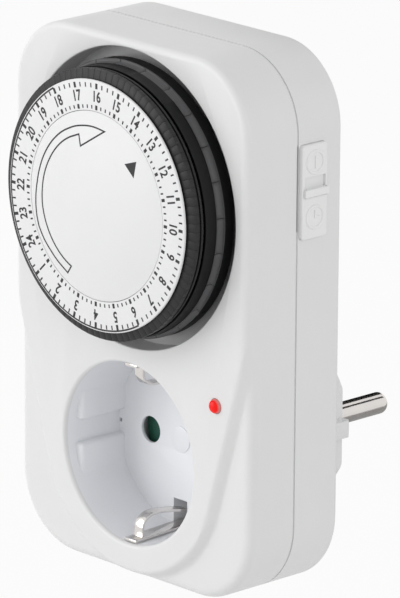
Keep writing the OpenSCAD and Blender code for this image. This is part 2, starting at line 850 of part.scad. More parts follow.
module number_ring() color("white") placed() on_dial() slab(ring_face, ring_back) difference() {
    circle(ring_r);
    circle(ring_inner_r);
}

module centre_disc() color("white") placed() on_dial() difference() {
    union() {
        rod(ring_face, ring_back, ring_inner_r - free_gap);
        rod(ring_back - 0.1, web_front + web_t, disc_boss_r);
    }
    rod(spindle_front, web_front + web_t + 1, spindle_r + press_gap);
}

module dial_spindle() color("silver") placed() on_dial() {
    rod(spindle_front + fit_gap, plate_back + 0.1, spindle_r);
    rod(plate_back, plate_back + 1.2, spindle_r + 1.5);
}

module thrust_washer() color("silver") placed() on_dial()
    slab(hub_back + fit_gap, hub_back + fit_gap + washer_t) difference() {
        circle(hub_r);
        circle(spindle_r + run_gap);
    }

module drive_wheel() color("white") placed() on_dial() {
    hub_front = hub_back + 2 * fit_gap + washer_t;
    slab(wheel_front, wheel_back) difference() {
        rotate(transfer_angle) gear(drive_teeth);
        circle(spindle_r + run_gap);
        for (a = [30:60:330]) rotate(a) translate([12, 0]) circle(3.6);
    }
    slab(hub_front, plate_front - free_gap) difference() {
        circle(hub_r);
        circle(spindle_r + run_gap);
    }
    slab(arm_front, arm_front + arm_len) for (a = [0:120:240]) rotate(a) click_arm();
    slab(arm_front + arm_len - 0.1, wheel_front + 0.1) for (a = [0:120:240]) rotate(a) arm_root_outline();
}

module arm_ring() difference() {
    circle(arm_r);
    circle(arm_r - arm_t);
}

module arm_root_outline() intersection() {
    arm_ring();
    rotate(-arm_root / 2) wedge(2 * arm_r, arm_root / 2);
}

// Springy arc on the drive wheel whose tip stands in a gap of the saw teeth.
module click_arm() {
    intersection() {
        arm_ring();
        rotate(arm_span / 2 - arm_root) wedge(2 * arm_r, arm_span / 2);
    }
    tip = round((arm_span - arm_root) / pitch) * pitch - 1;
    rotate(tip) polygon([
        [arm_r - arm_t / 2, -1.6], [ratchet_tip_r + 0.2, -0.3], [ratchet_tip_r + 0.2, 0.2],
        [arm_r - arm_t / 2, 0.5]
    ]);
}

// ---- movement ------------------------------------------------------------

plate_r = opening_r + 0.6;
plate_side = 4.5;
plate_skirt = 8;
plate_screw_drop = 4.5;
plate_screw_side = 7.5;
plate_screw_z = transfer_z - plate_screw_drop;
plate_screw_x = [-body_w / 2 + plate_screw_side, body_w / 2 - plate_screw_side];
plate_screw_r = 1.1;
window_r = 2.7;

module movement_plate() color([0.16, 0.16, 0.17]) placed() difference() {
    union() {
        slab(plate_front, plate_back) difference() {
            intersection() {
                outline(wall + free_gap);
                union() {
                    translate([0, dial_z]) circle(plate_r);
                    translate([-body_w / 2 + plate_side, transfer_z - plate_skirt])
                        square([body_w - 2 * plate_side, dial_z - transfer_z]);
                }
            }
            translate([0, dial_z]) circle(spindle_r + press_gap);
            translate([nose_x, nose_z + 0.4]) circle(window_r);
            for (x = plate_screw_x) translate([x, plate_screw_z]) circle(plate_screw_r + fit_gap);
            for (x = [-boss_x, boss_x]) translate([x, boss_top]) circle(screw_boss_r + free_gap);
        }
        rod(plate_back - 0.1, bearing_back, bearing_r, transfer_x, transfer_z);
        for (p = motor_posts) rod(plate_back - 0.1, motor_front, post_r, p[0], p[1]);
        lever_ears();
        for (x = [micro_x - micro_w / 2, micro_x + micro_w / 2 - 1.2]) {
            limits([x, x + 1.2], [plate_back - 0.1, micro_front],
                   [micro_z - micro_len / 2 + 0.2, pivot_z - lever_hub_r - 0.5]);
            limits([x, x + 1.2], [plate_back - 0.1, micro_front], [micro_z + 6.5, micro_z + 9.5]);
        }
    }
    rod(plate_front - 1, bearing_back + 1, arbor_r + run_gap, transfer_x, transfer_z);
    for (p = motor_posts) rod(motor_front - 3, motor_front + 1, plate_screw_r + run_gap, p[0], p[1]);
}

motor_posts = [for (s = [-1, 1]) [
    motor_x + s * motor_lug_at * cos(motor_lug_angle), motor_z + s * motor_lug_at * sin(motor_lug_angle)
]];

// Two ears behind the plate that hold the lever's pin.
module lever_ears() difference() {
    for (x = [lever_left - free_gap - ear_t, lever_right + free_gap])
        limits([x, x + ear_t], [plate_back - 0.1, micro_front], [pivot_z - 2, pivot_z + 2]);
    lever_bore(lever_pin_r + press_gap);
}

module lever_bore(r) translate([lever_left - 5, pivot_d, pivot_z]) rotate([0, 90, 0])
    cylinder(r = r, h = lever_right - lever_left + 10);

module plate_screws() color("silver") placed() for (x = plate_screw_x) {
    rod(plate_back, plate_back + 1, 2.2, x, plate_screw_z);
    rod(plate_front - 2.4, plate_back + 0.1, plate_screw_r, x, plate_screw_z);
}

module transfer_pinion() color("white") placed() slab(wheel_front, wheel_back)
    translate([transfer_x, transfer_z]) difference() {
        rotate(transfer_angle + 180 + 180 / pinion_teeth) gear(pinion_teeth);
        circle(arbor_r + press_gap);
    }

module transfer_wheel() color("white") placed() slab(train_front, train_back)
    translate([transfer_x, transfer_z]) difference() {
        rotate(motor_angle) gear(transfer_teeth);
        circle(arbor_r + press_gap);
        for (a = [0:90:270]) rotate(a) translate([6.6, 0]) circle(2.4);
    }

module transfer_arbor() color("silver") placed()
    rod(wheel_front, train_back + 0.3, arbor_r, transfer_x, transfer_z);

module motor() color("lightgray") placed() difference() {
    union() {
        rod(motor_front, motor_back, motor_r, motor_x, motor_z);
        rod(train_back + 0.5, motor_front + 0.1, motor_nose_r, motor_x, motor_z);
        slab(motor_front, motor_front + motor_lug_t) translate([motor_x, motor_z]) rotate(motor_lug_angle) {
            square([2 * motor_lug_at, 2 * motor_lug_r], center = true);
            for (s = [-1, 1]) translate([s * motor_lug_at, 0]) circle(motor_lug_r);
        }
    }
    rod(train_back, motor_front + 3, shaft_r + run_gap, motor_x, motor_z);
    for (p = motor_posts)
        rod(motor_front - 1, motor_front + motor_lug_t + 1, plate_screw_r + fit_gap, p[0], p[1]);
}

module motor_shaft() color("silver") placed() rod(train_front, motor_front + 2.8, shaft_r, motor_x, motor_z);

module motor_pinion() color("white") placed() slab(train_front, train_back)
    translate([motor_x, motor_z]) difference() {
        rotate(motor_angle + 180 + 180 / pinion_teeth) gear(pinion_teeth);
        circle(shaft_r + press_gap);
    }

module motor_screws() color("silver") placed() for (p = motor_posts) {
    rod(motor_front + motor_lug_t, motor_front + motor_lug_t + 1.2, 2, p[0], p[1]);
    rod(motor_front - 2.8, motor_front + motor_lug_t + 0.1, plate_screw_r, p[0], p[1]);
}

// ---- switching -----------------------------------------------------------

module trip_lever() color("ivory") placed() difference() {
    union() {
        translate([lever_left, pivot_d, pivot_z]) rotate([0, 90, 0])
            cylinder(r = lever_hub_r, h = lever_right - lever_left);
        limits([lever_left, lever_left + lever_w], [lever_front, lever_back], [pivot_z, nose_z + 1.6]);
        limits([lever_right - lever_w, lever_right], [lever_front, lever_back],
               [tongue_top - tongue_h, pivot_z]);
        limits([lever_right - lever_w, tongue_right], [lever_front, lever_back],
               [tongue_top - tongue_h, tongue_top]);
        slab(nose_front, lever_front + 0.1) translate([0, dial_z]) rotate(trip_angle)
            translate([nose_in_r, -nose_w / 2]) square([nose_len, nose_w]);
    }
    lever_bore(lever_pin_r + run_gap);
}

module lever_pin() color("silver") placed()
    translate([lever_left - free_gap - ear_t, pivot_d, pivot_z]) rotate([0, 90, 0])
        cylinder(r = lever_pin_r, h = lever_right - lever_left + 2 * (free_gap + ear_t));

module microswitch() color("dimgray") placed() difference() {
    union() {
        limits([micro_x - micro_w / 2, micro_x + micro_w / 2], [micro_front, micro_back],
               [micro_z - micro_len / 2, micro_z + micro_len / 2]);
        limits([micro_x - terminal_w / 2, micro_x + terminal_w / 2], [micro_back - 1, supply_d - bar_t],
               [supply_end_z - 1.6, supply_end_z - 1.6 + terminal_t]);
        limits([micro_x - terminal_w / 2, micro_x + terminal_w / 2], [micro_back - 1, contact_front],
               [micro_z - terminal_t / 2, micro_z + terminal_t / 2]);
    }
    rod(micro_front - 1, micro_front + 3, button_r + run_gap, micro_x, micro_z);
}

module switch_button() color("firebrick") placed()
    rod(button_front, micro_front + 2, button_r, micro_x, micro_z);

module switch_plate() color("white") placed() difference() {
    limits([body_w / 2 - plate_seat, body_w / 2 + plate_proud], [switch_front, switch_front + switch_w],
           [switch_z - switch_len / 2, switch_z + switch_len / 2]);
    limits([body_w / 2 - 2, body_w / 2 + 2],
           [switch_mid - ridge_w / 2 - free_gap, switch_mid + ridge_w / 2 + free_gap],
           [window_low, window_low + window_h]);
}

module mode_slider() color("white") placed() {
    limits([body_w / 2 + fit_gap - plate_seat, body_w / 2 + ridge_h],
           [switch_mid - ridge_w / 2, switch_mid + ridge_w / 2],
           [ridge_low, ridge_low + ridge_t]);
    limits([slider_x, body_w / 2], [switch_mid - shank_w / 2, switch_mid + shank_w / 2],
           [ridge_low, ridge_low + ridge_t]);
    limits([slider_x, slider_x + slider_t], [switch_mid - slider_w / 2, switch_mid + slider_w / 2],
           [slider_low, slider_high]);
    limits([slider_x, slider_x + slider_t], [ramp_high_d, switch_mid], [ramp_top - 4, slider_low + 0.1]);
    ramp_left = lever_right + free_gap + ear_t + 0.2;
    ramp_w = slider_x + slider_t - ramp_left;
    translate([ramp_left, 0, 0]) rotate([90, 0, 90]) linear_extrude(ramp_w) polygon([
        [ramp_high_d, ramp_top], [ramp_back_d, ramp_top], [ramp_back_d, ramp_top - 4],
        [ramp_low_d, ramp_top - 4], [ramp_low_d, ramp_top - ramp_h]
    ]);
}

// ---- indicator -----------------------------------------------------------

module indicator_lens() color("red") placed() {
    turned(led_x, led_z) {
        square([led_r, led_back]);
        translate([0, wall]) square([led_flange_r, 1]);
        intersection() {
            translate([0, 0.4]) circle(led_r);
            translate([0, -led_r]) square([led_r, led_r + 0.1]);
        }
    }
    for (z = [-0.6, 0.6]) rod(led_back - 0.1, board_front, 0.25, led_x, led_z + z);
}

board_post_x = board_x + 2.3;
board_post_z = [board_z - 4.5, led_z + led_flange_r + board_post_r - fit_gap];
module indicator_board() color("darkgreen") placed()
    limits([board_x - board_w / 2, board_x + board_w / 2], [board_front, board_front + board_t],
           [board_z - board_len / 2, board_z + board_len / 2]);

resistor_r = 1.1;
resistor_len = 7;
module indicator_resistor() color("tan") placed()
    translate([board_x - 1, board_front + board_t + resistor_r, board_z - resistor_len + 2])
        cylinder(r = resistor_r, h = resistor_len);

front_shell();
rear_shell();
plug_body();
housing_screws();
socket_well();
socket_floor();
shutter();
shutter_cover();
shutter_spring();
earth_clips();
earth_link();
plug_earth_strips();
contact_live();
contact_neutral();
plug_pin_live();
plug_pin_neutral();
neutral_link();
supply_bar();
switched_bar();
dial_drum();
dial_segments();
segment_1();
segment_2();
segment_3();
segment_4();
number_ring();
centre_disc();
dial_spindle();
thrust_washer();
drive_wheel();
movement_plate();
plate_screws();
transfer_pinion();
transfer_wheel();
transfer_arbor();
motor();
motor_shaft();
motor_pinion();
motor_screws();
trip_lever();
lever_pin();
microswitch();
switch_button();
switch_plate();
mode_slider();
indicator_lens();
indicator_board();
indicator_resistor();
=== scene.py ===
import math

import bmesh
import bpy
from mathutils import Matrix, Vector


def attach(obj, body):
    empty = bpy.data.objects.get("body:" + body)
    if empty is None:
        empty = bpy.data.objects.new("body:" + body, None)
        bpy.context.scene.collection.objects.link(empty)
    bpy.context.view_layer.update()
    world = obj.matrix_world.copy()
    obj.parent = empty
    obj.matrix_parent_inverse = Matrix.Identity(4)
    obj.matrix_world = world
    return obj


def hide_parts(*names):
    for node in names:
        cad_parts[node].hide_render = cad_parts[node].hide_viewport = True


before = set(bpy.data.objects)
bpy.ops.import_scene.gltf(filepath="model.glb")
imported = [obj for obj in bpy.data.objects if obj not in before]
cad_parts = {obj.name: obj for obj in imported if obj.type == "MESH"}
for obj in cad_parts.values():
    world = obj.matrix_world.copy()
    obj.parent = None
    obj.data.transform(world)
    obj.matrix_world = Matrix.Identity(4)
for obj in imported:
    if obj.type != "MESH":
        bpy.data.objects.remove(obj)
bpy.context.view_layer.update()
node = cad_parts

# ---- Where the timer is seen from ----
# A long lens looks at the timer from its right and from above, far enough away
# that the two round faces stay almost parallel. Sizes are in metres.
mm = 0.001
view_azimuth = math.radians(46.6)
view_elevation = math.radians(16.35)
view_roll = math.radians(0.42)
view_place = (948.6 * mm, -924.0 * mm, 413.2 * mm)

camera = bpy.data.objects.new("camera", bpy.data.cameras.new("camera"))
bpy.context.scene.collection.objects.link(camera)
bpy.context.scene.camera = camera
camera.data.lens = 385
camera.data.sensor_width = 36
camera.data.clip_start = 0.05
camera.data.clip_end = 20
ahead = Vector((
    -math.sin(view_azimuth) * math.cos(view_elevation),
    math.cos(view_azimuth) * math.cos(view_elevation),
    -math.sin(view_elevation),
))
level = Vector((math.cos(view_azimuth), math.sin(view_azimuth), 0))
upward = level.cross(ahead)
across = math.cos(view_roll) * level + math.sin(view_roll) * upward
upright = math.cos(view_roll) * upward - math.sin(view_roll) * level
camera.rotation_euler = Matrix((across, upright, -ahead)).transposed().to_euler()
camera.location = view_place

# ---- Light, floor and backdrop ----
# A pale table in a white room, lit by a broad soft box in front on the left, one on
# the right and a low one. Seen directly or in a mirror, room and table are near white.


class Signal:
    """A shader socket that takes part in sums and products."""

    def __init__(self, finish, socket):
        self.finish = finish
        self.socket = socket

    def combine(self, operation, other, swapped=False):
        pair = (other, self) if swapped else (self, other)
        return self.finish.node("ShaderNodeMath", {"operation": operation}, *pair)

    def __add__(self, other):
        return self.combine("ADD", other)

    def __sub__(self, other):
        return self.combine("SUBTRACT", other)

    def __mul__(self, other):
        return self.combine("MULTIPLY", other)

    def __lt__(self, other):
        return self.combine("LESS_THAN", other)

    def __rsub__(self, other):
        return self.combine("SUBTRACT", other, True)

    __radd__ = __add__
    __rmul__ = __mul__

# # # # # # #

* What is required
Retype, exactly and in full, the lines above from the one containing "resistor_r = 1.1;" through the one containing "cad_parts[node].hide_render = cad_parts[node].hide_viewport".

* Expected output
resistor_r = 1.1;
resistor_len = 7;
module indicator_resistor() color("tan") placed()
    translate([board_x - 1, board_front + board_t + resistor_r, board_z - resistor_len + 2])
        cylinder(r = resistor_r, h = resistor_len);

front_shell();
rear_shell();
plug_body();
housing_screws();
socket_well();
socket_floor();
shutter();
shutter_cover();
shutter_spring();
earth_clips();
earth_link();
plug_earth_strips();
contact_live();
contact_neutral();
plug_pin_live();
plug_pin_neutral();
neutral_link();
supply_bar();
switched_bar();
dial_drum();
dial_segments();
segment_1();
segment_2();
segment_3();
segment_4();
number_ring();
centre_disc();
dial_spindle();
thrust_washer();
drive_wheel();
movement_plate();
plate_screws();
transfer_pinion();
transfer_wheel();
transfer_arbor();
motor();
motor_shaft();
motor_pinion();
motor_screws();
trip_lever();
lever_pin();
microswitch();
switch_button();
switch_plate();
mode_slider();
indicator_lens();
indicator_board();
indicator_resistor();
=== scene.py ===
import math

import bmesh
import bpy
from mathutils import Matrix, Vector


def attach(obj, body):
    empty = bpy.data.objects.get("body:" + body)
    if empty is None:
        empty = bpy.data.objects.new("body:" + body, None)
        bpy.context.scene.collection.objects.link(empty)
    bpy.context.view_layer.update()
    world = obj.matrix_world.copy()
    obj.parent = empty
    obj.matrix_parent_inverse = Matrix.Identity(4)
    obj.matrix_world = world
    return obj


def hide_parts(*names):
    for node in names:
        cad_parts[node].hide_render = cad_parts[node].hide_viewport = True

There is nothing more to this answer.